Where reference is made to an entity (e.g., any entity or device described herein) performing functions or being configured to perform functions (e.g., steps of a method), the entity may be configured to cause one or more elements (individually or collectively) to perform the functions. The one or more components of the entity may include at least one memory, at least one processor, at least one communication interface, another component configured to perform one or more (or all) of the functions, and/or any combination thereof. Where reference to the entity performing functions, the entity may be configured to cause one component to perform all functions, or to cause more than one component to collectively perform the functions. When the entity is configured to cause more than one component to collectively perform the functions, each function need not be performed by each of those components (e.g., different functions may be performed by different components) and/or each function need not be performed in whole by only one component (e.g., different components may perform different sub-functions of a function).

The various illustrative logical blocks, modules, circuits, and algorithm steps described in connection with the examples disclosed herein may be implemented as electronic hardware, computer software, firmware, or combinations thereof. To clearly illustrate the interchangeability of hardware and software, various illustrative components, blocks, modules, circuits, and steps have been described above generally in terms of their functionality. Whether such functionality is implemented as hardware or software depends upon the particular application and design constraints imposed on the overall system. Skilled artisans may implement the described functionality in varying ways for each particular application, but such implementation decisions should not be interpreted as causing a departure from the scope of the present application.

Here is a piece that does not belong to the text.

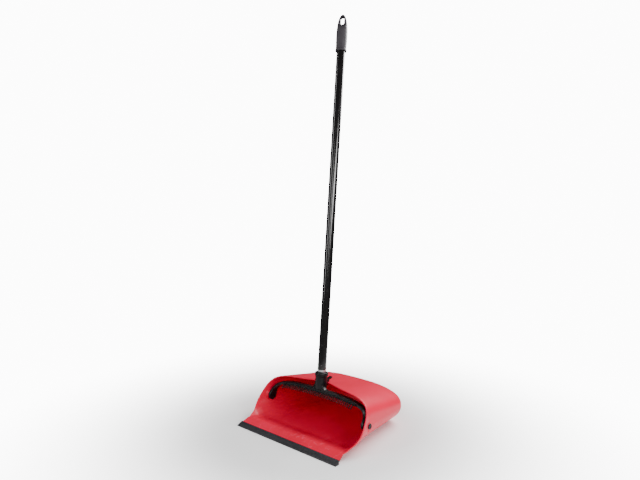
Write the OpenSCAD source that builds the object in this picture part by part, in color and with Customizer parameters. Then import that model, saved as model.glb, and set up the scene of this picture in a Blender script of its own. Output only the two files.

The techniques described herein may also be implemented in electronic hardware, computer software, firmware, or any combination thereof. Such techniques may be implemented in any of a variety of devices such as general purposes computers, wireless communication device handsets, or integrated circuit devices having multiple uses including application in wireless communication device handsets and other devices. Any features described as modules or components may be implemented together in an integrated logic device or separately as discrete but interoperable logic devices. If implemented in software, then the techniques may be realized at least in part by a computer-readable data storage medium comprising program code including instructions that, when executed, performs one or more of the methods, algorithms, and/or operations described above. The computer-readable data storage medium may form part of a computer program product, which may include packaging materials. The computer-readable medium may comprise memory or data storage media, such as random access memory (RAM) such as synchronous dynamic random access memory (SDRAM), read-only memory (ROM), non-volatile random access memory (NVRAM), electrically erasable programmable read-only memory (EEPROM), FLASH memory, magnetic or optical data storage media, and the like. The techniques additionally, or alternatively, may be realized at least in part by a computer-readable communication medium that carries or communicates program code in the form of instructions or data structures and that can be accessed, read, and/or executed by a computer, such as propagated signals or waves.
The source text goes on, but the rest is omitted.